• _The task_: In the listing below, locate the line containing "Reconstruct the object" and the line containing "two hand loops.". Output both of them and every line between, exactly as written, and nothing more.

• _Items_:
/---
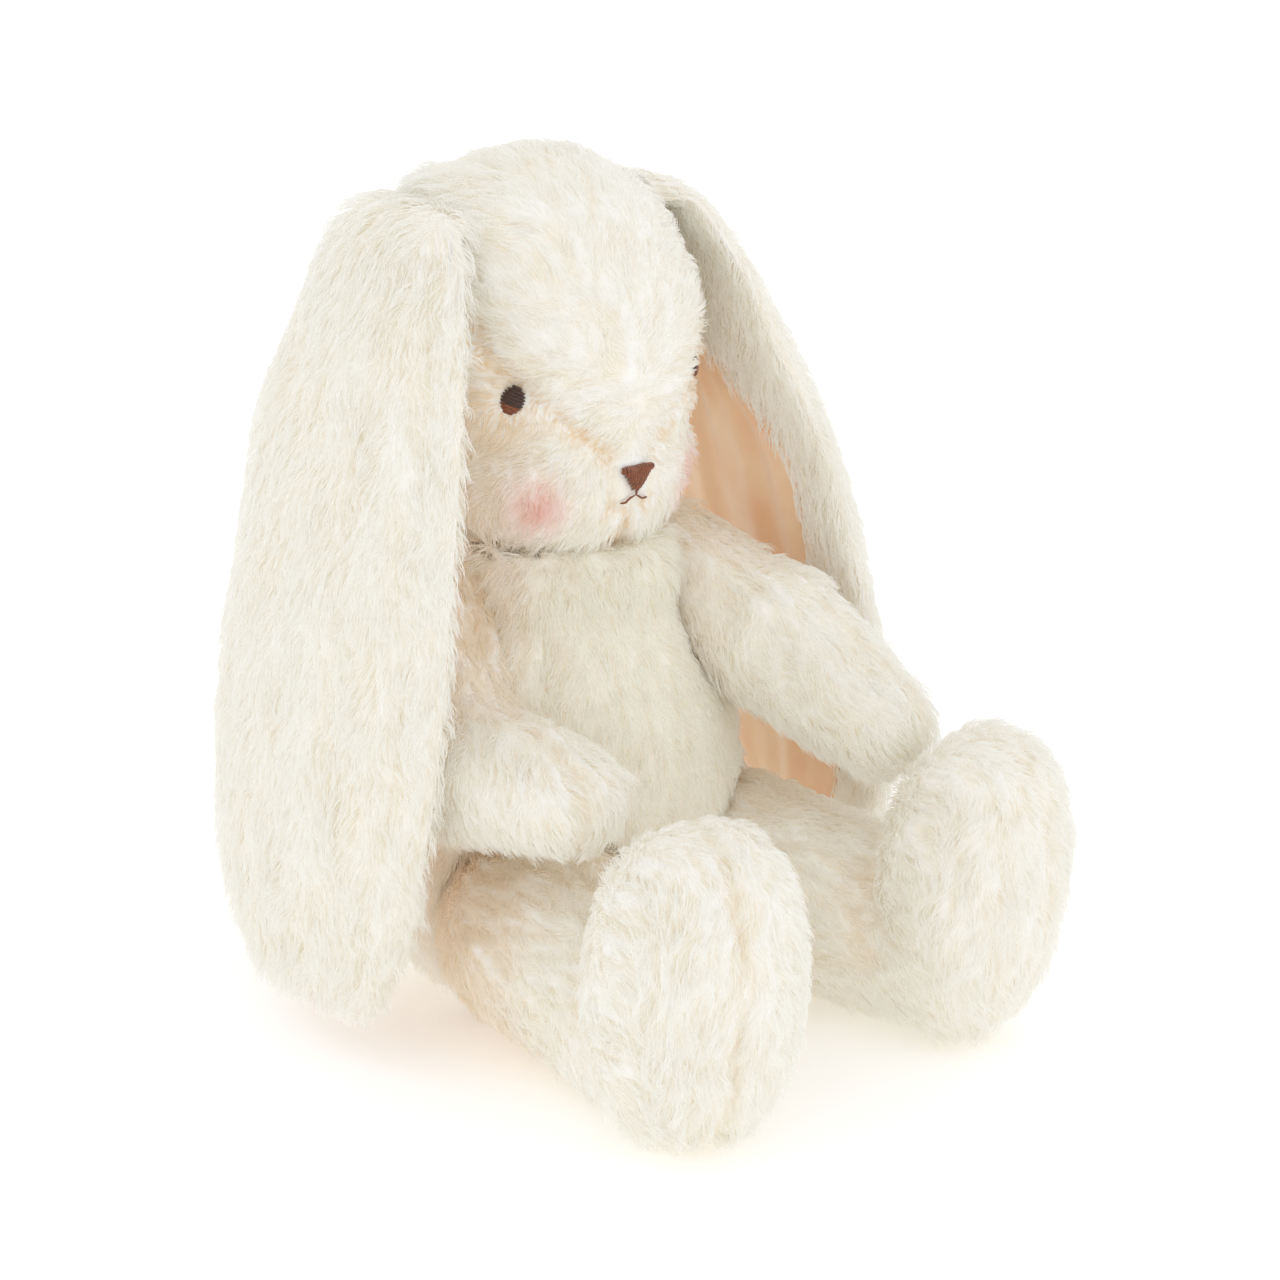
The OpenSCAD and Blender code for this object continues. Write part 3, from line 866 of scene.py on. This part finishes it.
def head_length(p, n):
    """Shorter hairs on the face and along its seams, longer at the near ear's root and under the chin."""
    front = step(p[:, 1], nose_at[1] + 60 * mm, nose_at[1] + 25 * mm)
    root = joint["ear_left_swing"]
    near = bell(np.abs(p) * [1, 0, 0] + p * [0, 1, 1], root - [6 * mm, 8 * mm, 0], 20 * mm)
    under = step(p[:, 2], nose_at[2] - 14 * mm, nose_at[2] - 28 * mm)
    crease = np.array([seam_value(q) for q in p.tolist()])
    size = FULL_PILE - 3.0 * mm * front + 4 * mm * near * (p[:, 0] < 0) + 4 * mm * under
    return size * (0.3 + 0.7 * face_clear(p)) * (1 - 0.55 * crease)


fur("fur_head", head, "head", comb_head, head_length, 0.85, fur_cream, 104, lean=54, hold=0.4, warm=head_painted_shade,
    where=lambda p, n: (face_clear(p) > 0.02) * 1.0)

# embroidered eyes, nose and mouth: satin stitches laid side by side on the skin
for s, e in eyes.items():
    hit = head_tree.find_nearest(Vector(e))
    e, out = np.array(hit[0]), np.array(hit[1])
    across = unit(np.cross([0, 0, 1], out) * (1 if s == "left" else -1))
    up = np.cross(out, across) * (1 if s == "left" else -1)
    up = up if up[2] > 0 else -up
    slant = unit(across * 0.93 + up * 0.37)
    rise = unit(up * 0.93 - across * 0.37)
    paths, picks = [], []
    for i in range(EYE_STITCHES):
        h = (i - EYE_STITCHES // 2) / 4.4
        half = math.sqrt(1 - h * h) * 3.5 * mm
        mid = e + rise * h * 4.3 * mm
        paths.append([mid + slant * half * q + out * (1.2 - 1.1 * abs(q) ** 4 - 0.9 * h ** 4) * mm
                      for q in np.linspace(-1, 1, 9)])
        # painted highlight: the three lower stitches take the lighter brown thread
        picks.append(1 if i <= 2 else 0)
    eye = threads("eye_%s_stitches" % s, paths, 0.62 * mm, dark_brown, picks, (brown,))
    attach(eye, "head")
    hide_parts("eye_" + s)

w, high = (nose_hi[0] - nose_lo[0]) / 2, nose_hi[2] - nose_lo[2]
nose_dome = np.array([0.5, 1.5, 2.0, 2.2, 2.2, 2.1, 1.9, 1.4, 0.5]) * mm
paths = []
for i in range(NOSE_STITCHES):
    x = (i - NOSE_STITCHES // 2) / (NOSE_STITCHES // 2)
    top = nose_hi[2] - 0.6 * mm * abs(x) ** 3 - 0.4 * mm * (1 - abs(x))
    low = nose_lo[2] + (high * 0.93) * abs(x) ** 1.1
    low = min(low, top - 1.6 * mm)
    paths.append([on_surface(head_tree, [x * w * 0.94, nose_at[1], z], lift)
                  for z, lift in zip(np.linspace(top, low, len(nose_dome)), nose_dome)])
nose = threads("nose_stitches", paths, 0.6 * mm, brown)
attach(nose, "head")
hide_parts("nose")

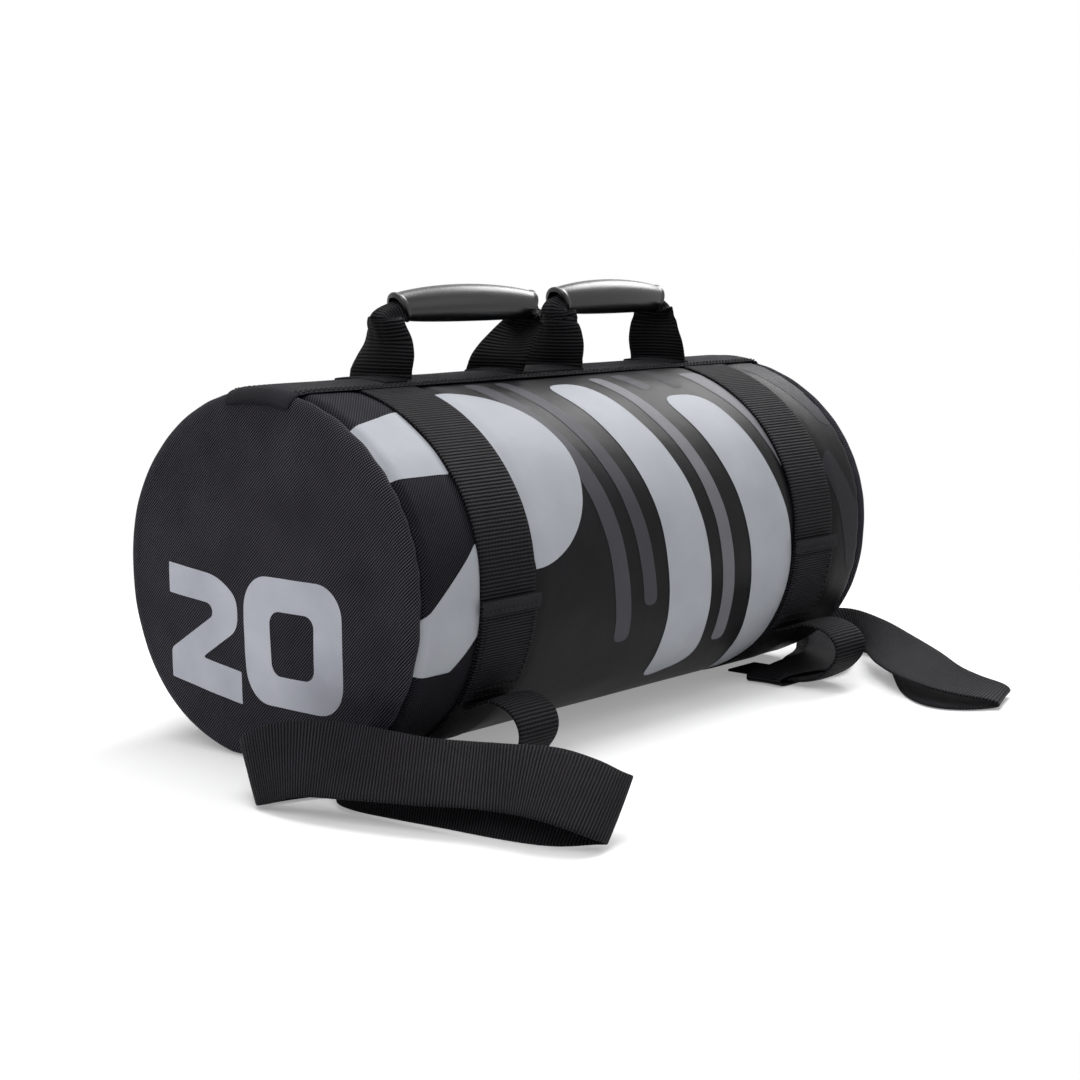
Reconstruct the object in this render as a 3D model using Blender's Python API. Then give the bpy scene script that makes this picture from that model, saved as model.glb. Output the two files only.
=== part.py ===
"""Sandbag trainer: a sand-filled fabric drum with two webbing handles and two hand loops.

The bag lies along X with its front end cap at -X and its patches on the -Y side.
The origin is on the floor, under the middle of the bag. Lengths are in metres.
"""
import math

import bmesh
import bpy
from mathutils import Matrix, Vector

# Bag, as it sags on the floor
BAG_LENGTH = 0.500
BAG_WIDTH = 0.264
BAG_CENTRE_HEIGHT = 0.118
BAG_RISE = 0.1185
BAG_DEPTH_UNPRESSED = 0.121
TOP_FULLNESS_EXPONENT = 2.0
BASE_FULLNESS_EXPONENT = 2.25
RIM_RUN = 0.010
RIM_DROP = 0.003
CAP_DOME = 0.006
CAP_TURN_IN = 0.012

# Sheet goods
CLEARANCE = 0.0003
FABRIC = 0.0016
WEBBING = 0.0018
WEBBING_WIDTH = 0.050
GROOVE_RAMP = 0.003

# Straps, patches and top strip
FRONT_STRAP_INSET = 0.082
REAR_STRAP_INSET = 0.076
PATCH_TOP_ANGLE = math.radians(95.0)
PATCH_BOTTOM_ANGLE = math.radians(123.75)
STRIP_LIP = 0.006
STRIP_HALF_ANGLE = math.radians(15.0)
SEAM_HALF_ANGLE = math.radians(7.5)
TAPE_HALF_ANGLE = math.radians(12.0)
SECTION_STEPS = 48

# Inside the bag
LINING_FOAM = 0.006
PAD_FOAM = 0.010
SACK_FILM = 0.0012
SACK_CORNER = 0.014
SACK_SHOULDER = 0.030
NECK_RADIUS = 0.016
NECK_WALL = 0.005
NECK_LENGTH = 0.010
MOUTH_FLARE = 0.008
TIE_WIDTH = 0.0045
TIE_THICKNESS = 0.0018
TIE_HEAD = 0.008

# Handles
HANDLE_OFFSET = 0.0905
HANDLE_SPAN = 0.114
LEG_RISES = {"front": 0.0303, "rear": 0.0315}
LEG_THICKNESS = 0.0024
LEG_TOP_WIDTH = 0.030
HANDLE_SWAYS = {"front": -0.009, "rear": -0.002}
HANDLE_LEANS = {"front": 0.018, "rear": 0.0}
GRIP_YAWS = {"front": math.radians(-8.0), "rear": 0.0}
TAPE_FOOT = 0.016
TAPE_OVERHANG = 0.004
GRIP_OVERHANG = 0.006
GRIP_END_RADIUS = 0.0094
GRIP_MIDDLE_RADIUS = 0.0132
GRIP_LIP = 0.0008
GRIP_WALL = 0.0030
GRIP_SLOT = 0.010
GRIP_MOUTH_CUTBACK = 0.019
GRIP_RISE = 0.0135
GRIP_ARCH = 0.0025
CORE_WIDTH = 0.0115
CORE_HEIGHT = 0.0085
CORE_BEND = 0.0095

# Loops
LINK_WIDTH = 0.040
LINK_REACHES = {"front": 0.046, "rear": 0.056}
LINK_TUCK = 0.042
LOOP_PAST_ENDS = {"front": 0.076, "rear": 0.068}
LOOP_SIDE_REACH = 0.170

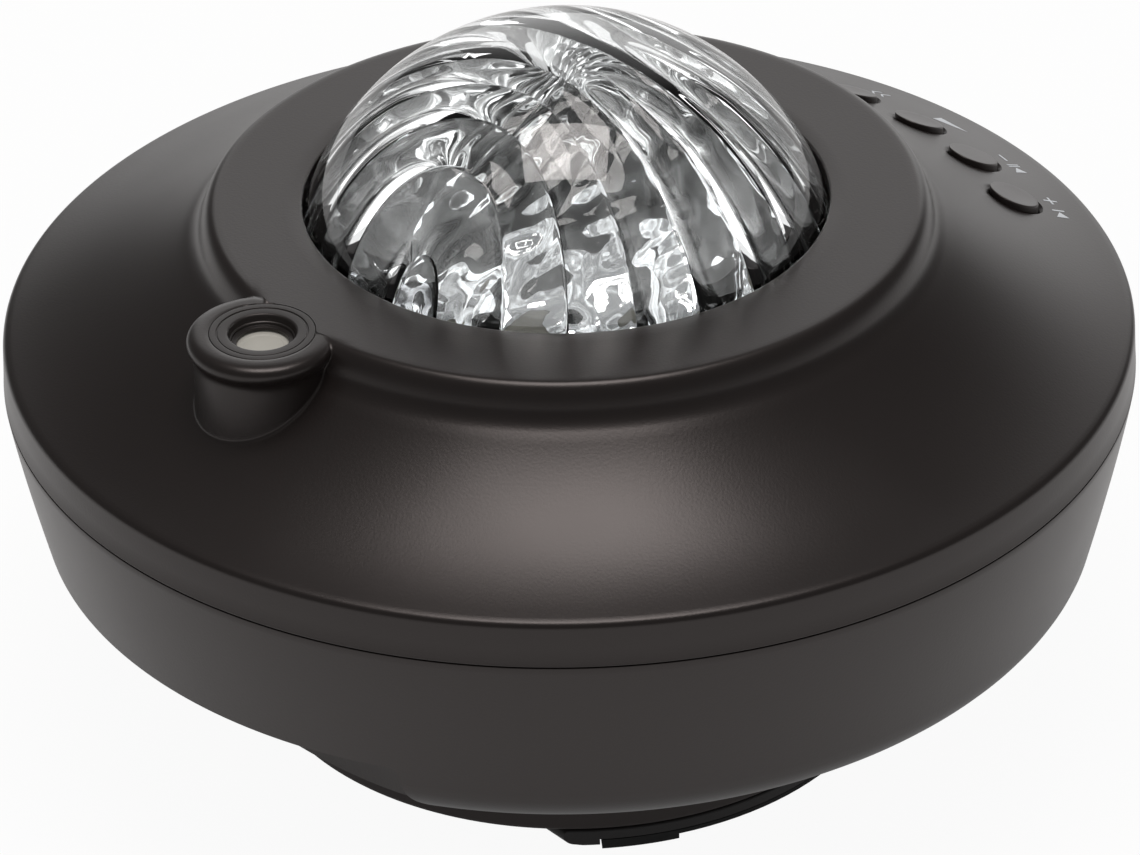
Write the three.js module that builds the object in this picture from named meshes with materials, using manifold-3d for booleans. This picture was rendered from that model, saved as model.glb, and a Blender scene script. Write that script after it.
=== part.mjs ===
// Star projector: a round tabletop light with a clear dome over a turning rippled lens,
// a laser boss that throws star dots, five keys on the shoulder and a fold-out stand.
// Millimetres, +Z up, origin on the ground under the middle. The boss is at the front, -Y.
import * as THREE from 'three';
import { mergeVertices } from 'three/addons/utils/BufferGeometryUtils.js';
import Module from 'manifold-3d';

const wasm = await Module();
wasm.setup();

// General sizes
const gap = 0.3;
const overrun = 1;
const weld = 1e-4;
const fineSides = 32;
const mediumSides = 22;
const coarseSides = 14;
const postSides = 8;
const screwSides = 8;

// Shells
const outerRadius = 84;
const seamHeight = 57.1;
const wall = 2.2;
const lipRise = 2.3;
const ringTop = 83.9;
const holeRadius = 38.7;
const ringWidth = 12.9;
const ringFlatRadius = holeRadius + ringWidth;
const ringEdge = 1.6;
const ringSideRun = 0.8;
const ringSideDrop = 2.2;
const flareTopRun = 1.4;
const flareTopDrop = 1.6;
const flareTopRadius = ringFlatRadius + ringEdge + ringSideRun + flareTopRun;
const flareTopHeight = ringTop - ringEdge - ringSideDrop - flareTopDrop;
const rimInset = 1.7;
const rimRise = 7.3;
const rimRadius = outerRadius - rimInset;
const rimHeight = seamHeight + rimRise;
const flareBendShares = [0.465, 0.284];
const rimRound = 1.4;
const bandDraft = 0.3;

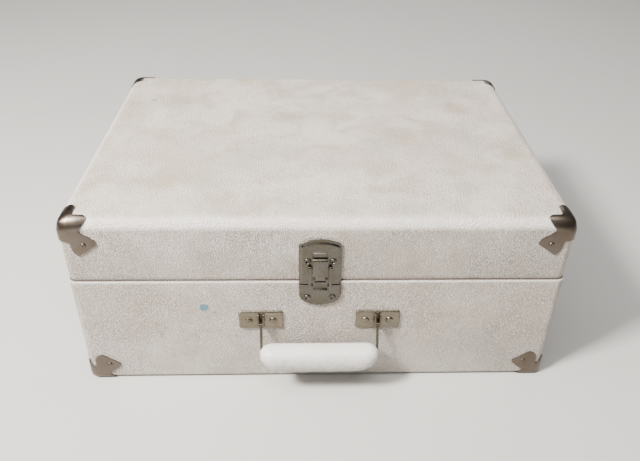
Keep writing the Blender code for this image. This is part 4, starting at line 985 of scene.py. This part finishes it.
def build_grip(vinyl):
    rings = []
    count, sides = 60, 32
    for i in range(count + 1):
        x = -cos(pi * i / count) * (GRIP_HALF_LENGTH - 0.0008)
        top, height, half_y = grip_section(x)
        ring = []
        for k in range(sides):
            c, s = cos(2 * pi * k / sides), sin(2 * pi * k / sides)
            ring.append((x, FRONT - GRIP_OUT + half_y * copysign(abs(c) ** 0.9, c),
                         top - height * (1 - copysign(abs(s) ** 0.86, s)) / 2))
        rings.append(ring)
    grip = link_object("handle_grip_pad", mesh_from(loft(rings), "handle_grip_pad"))
    inflate(grip, 0.002, 0.0010)
    finer = grip.modifiers.new("finer", "SUBSURF")
    finer.levels = finer.render_levels = 1
    apply_modifiers(grip)
    finish(grip, vinyl)
    grip.data.shade_smooth()
    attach(grip, "handle")
    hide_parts("handle_grip")


def inflate(piece, voxel, cap):
    """Swells a pad with a short cloth simulation, keeping every point within cap of where it began."""
    remesh = piece.modifiers.new("remesh", "REMESH")
    remesh.mode = "VOXEL"
    remesh.voxel_size = voxel
    apply_modifiers(piece)
    before = [v.co.copy() for v in piece.data.vertices]
    pinned = piece.vertex_groups.new(name="ends")
    pinned.add([v.index for v in piece.data.vertices if abs(v.co.x) > GRIP_HALF_LENGTH - 0.004], 1.0,
               "REPLACE")
    cloth = piece.modifiers.new("cloth", "CLOTH")
    settings = cloth.settings
    settings.quality = 6
    settings.mass = 0.3
    settings.use_pressure = True
    settings.uniform_pressure_force = 4
    settings.tension_stiffness = settings.compression_stiffness = 40
    settings.shear_stiffness = 20
    settings.bending_stiffness = 3
    settings.effector_weights.gravity = 0
    settings.vertex_group_mass = "ends"
    cloth.point_cache.frame_start = 1
    cloth.point_cache.frame_end = 20
    scene = bpy.context.scene
    for frame_number in range(1, 21):
        scene.frame_set(frame_number)
    apply_modifiers(piece)
    scene.frame_set(1)
    for vertex, start in zip(piece.data.vertices, before):
        step = vertex.co - start
        if step.length > cap:
            vertex.co = start + step.normalized() * cap
    piece.vertex_groups.clear()


# ---------------------------------------------------------------- stop hinges

HINGE_X = 0.1150
HINGE_HALF_WIDTH = 0.0220
HINGE_MIDDLE = 0.0080
HINGE_LEAF_HEIGHT = 0.0160
HINGE_AXIS_OUT = 0.0042
KNUCKLE_RADIUS = 0.0028
HINGE_HEIGHT = SEAM + 0.0002


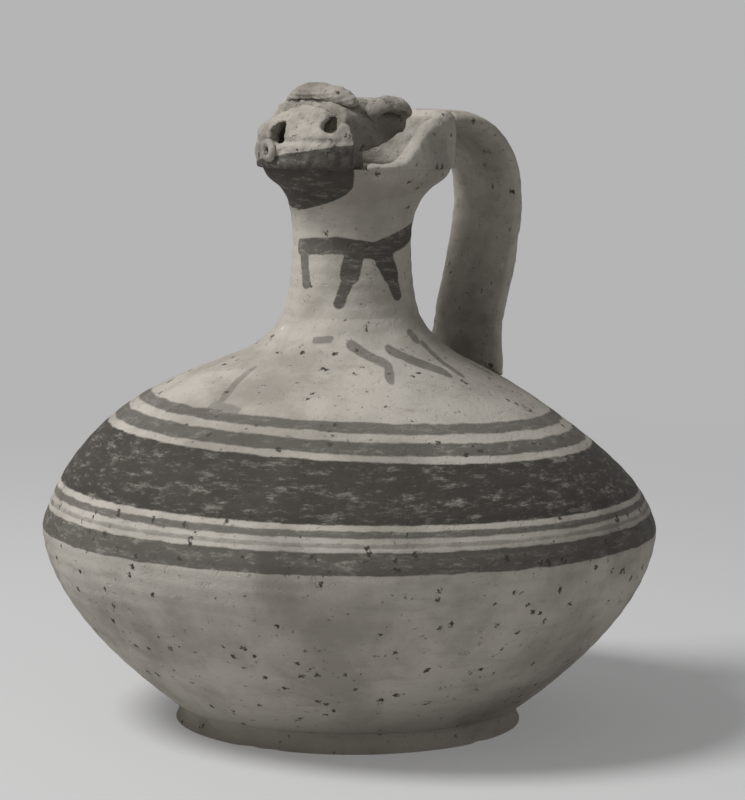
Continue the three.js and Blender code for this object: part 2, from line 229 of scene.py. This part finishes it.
\---
• _Answer in full_:
Reconstruct the object in this render as a 3D model using Blender's Python API. Then give the bpy scene script that makes this picture from that model, saved as model.glb. Output the two files only.
=== part.py ===
"""Sandbag trainer: a sand-filled fabric drum with two webbing handles and two hand loops.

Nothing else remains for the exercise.